Chaque membre reçoit un livret des redevances dans lequel sont notées les sommes payées pour le service que lui procure l’association.

De cette prise en charge de la gestion de l’eau par les communautés locales découlent plusieurs avantages :

  • Elles favorisent la participation des citoyens à la gestion de l’eau.
  •  Les anciens dans les villages qui bénéficient du respect et de l’obéissance des plus jeunes jouent un rôle important dans l’éducation à l’environnement. Ils sont bien plus influents qu’une institution de l’extérieur.
  •  Les communautés locales possèdent des connaissances et des pratiques traditionnelles et autochtones qui permettent une gestion des problèmes globaux au niveau local.

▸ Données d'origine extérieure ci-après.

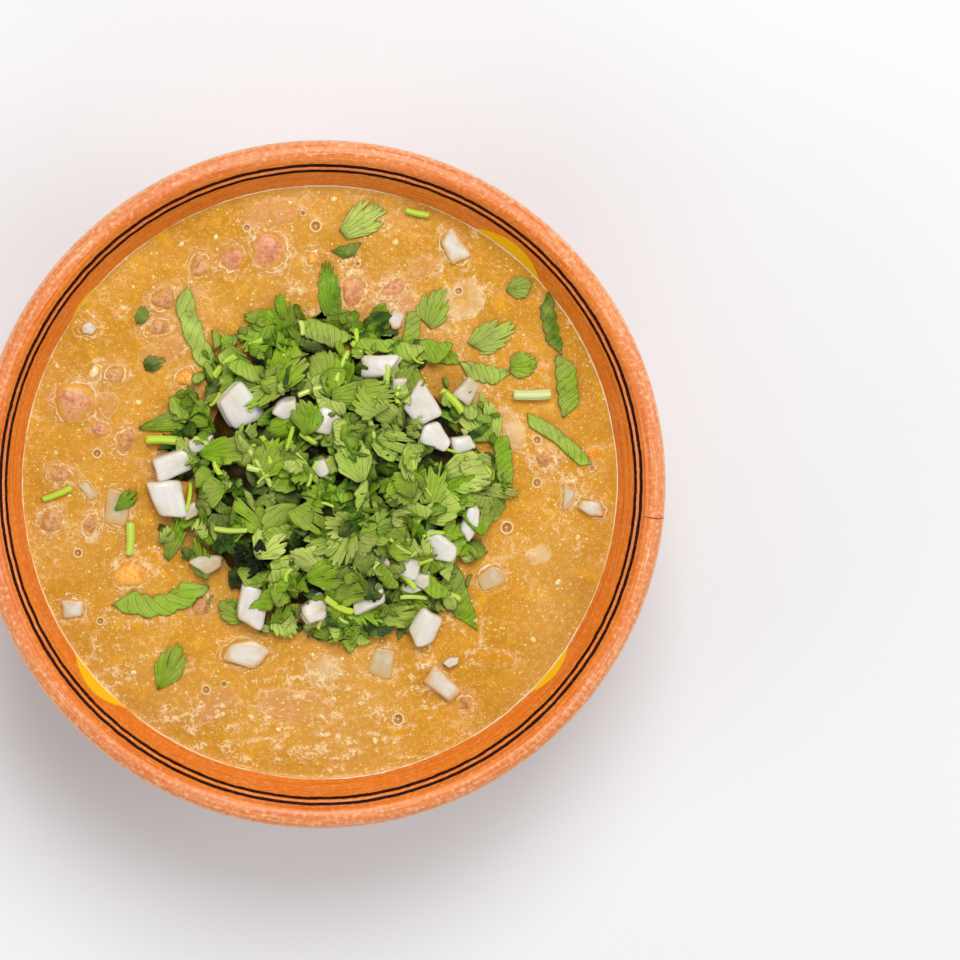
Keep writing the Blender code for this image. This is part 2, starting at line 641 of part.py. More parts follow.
def scattered_leaves(chance):
    """Leaf pieces placed by a seeded rule over the heap, wherever no given leaf is close."""
    found = []
    while len(found) < SCATTERED_LEAVES:
        turn = chance.uniform(0, math.tau)
        reach = heap_reach(turn) * math.sqrt(chance.uniform(0.05, 1.0)) * 0.97
        x, y = HEAP_X + reach * math.cos(turn), HEAP_Y + reach * math.sin(turn)
        if all(math.hypot(x - other.x, y - other.y) > 7.5 for other in HEAP_LEAVES + found):
            length, width, turn = chance.uniform(9, 14), chance.uniform(5, 8), chance.uniform(0, 360)
            found.append(Leaf(x, y, length, width, turn, 0, "fan"))
    return found


def join_collection(target, joined, operation, solver):
    """Applies one Boolean of a whole collection to the target and removes the collection's objects."""
    cutter = target.modifiers.new("joined", "BOOLEAN")
    cutter.operation = operation
    cutter.operand_type = "COLLECTION"
    cutter.collection = joined
    cutter.solver = solver
    bpy.context.view_layer.update()
    evaluated = target.evaluated_get(bpy.context.evaluated_depsgraph_get())
    mesh = bpy.data.meshes.new_from_object(evaluated)
    target.modifiers.clear()
    mesh.name = target.name
    target.data = mesh
    for used in list(joined.objects):
        bpy.data.objects.remove(used, do_unlink=True)
    bpy.data.collections.remove(joined)


def keep_largest(target):
    """Drops the loose scraps of a solid and keeps its largest body."""
    shape = bmesh.new()
    shape.from_mesh(target.data)
    left = set(shape.verts)
    bodies = []
    while left:
        body = set()
        edge = [left.pop()]
        while edge:
            corner = edge.pop()
            body.add(corner)
            near = {link.other_vert(corner) for link in corner.link_edges} & left
            left -= near
            edge += near
        bodies.append(body)
    bodies.sort(key=len, reverse=True)
    scraps = [corner for body in bodies[1:] for corner in body]
    bmesh.ops.delete(shape, geom=scraps, context="VERTS")
    shape.to_mesh(target.data)
    shape.free()


def into_collection(collection, made):
    """Moves an object from the scene's own collection into another."""
    bpy.context.scene.collection.objects.unlink(made)
    collection.objects.link(made)


def make_bowl(material):
    """The turned bowl."""
    floor = FOOT_HEIGHT + FLOOR_THICKNESS
    return turned("bowl", bowl_profile(), floor, FOOT_HEIGHT - 0.6, material)


def make_soup(material):
    """The soup, cut round every half sunk piece with a small gap."""
    soup = soup_body(material)
    cutters = bpy.data.collections.new("sockets")
    bpy.context.scene.collection.children.link(cutters)
    for number, (kind, piece) in enumerate(sunk_pieces()):
        points, faces = sunk_shape(kind, piece, number, GAP)
        into_collection(cutters, solid(f"socket_{number}", points, faces, material))
    join_collection(soup, cutters, "DIFFERENCE", "EXACT")
    return soup


def make_sunk_pieces(materials):
    """Onion, beans, meat, squash and a kernel that lie half sunk in the soup."""
    counts = {}
    for number, (kind, piece) in enumerate(sunk_pieces()):
        counts[kind] = counts.get(kind, 0) + 1
        points, faces = sunk_shape(kind, piece, number)
        solid(f"{kind}_{counts[kind]:02d}", points, faces, materials[kind])


def make_loose_leaves(material):
    """Leaves and shreds that lie on the soup away from the heap."""
    for number, leaf in enumerate(LOOSE_LEAVES, 1):
        steps = 8 if leaf.length > LONG_LEAF else 5
        points, faces = leaf_sheet(leaf, lambda x, y: resting_height(x, y) + 0.1, 0.0, number, 0.7, steps)
        solid(f"cilantro_leaf_{number:02d}", points, faces, material)


def make_loose_stems(material):
    """Cut stems that lie on the soup."""
    for number, stem in enumerate(LOOSE_STEMS, 1):
        radius = stem.thickness / 2
        points, faces = rod(stem, lambda x, y: resting_height(x, y) + radius + 0.1)
        solid(f"cilantro_stem_{number:02d}", points, faces, material)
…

La seule difficulté de ce système local de gestion réside dans l’incapacité des petits et moyens producteurs agricoles de couvrir les coûts pour la maintenance et l’extension des réseaux d’eau. Ces associations ne parviennent pas encore à vivre sans les subventions gouvernementales. Pour soutenir ces institutions, le Ministère de la gestion des ressources en eau a initié plusieurs programmes, notamment la création de deux « Centres de Formation Régionaux des Associations de Consommateurs d’Eau » dans chaque région d’Ouzbékistan. Il s’agit d’associations modèles bien équipées, qui pourront servir d’exemple et de base d’entraînement pour les équipes d’autres associations nouvellement créées.

En conclusion l’auteur affirme qu’une action citoyenne au niveau local est bien plus efficace pour répondre aux besoins de modernisation du système de gestion de l’eau en Ouzbékistan qu’une politique de modernisation technique coûteuse.

Il met tous ses espoirs dans l’éducation et la sensibilisation environnementale au sein des communautés locales.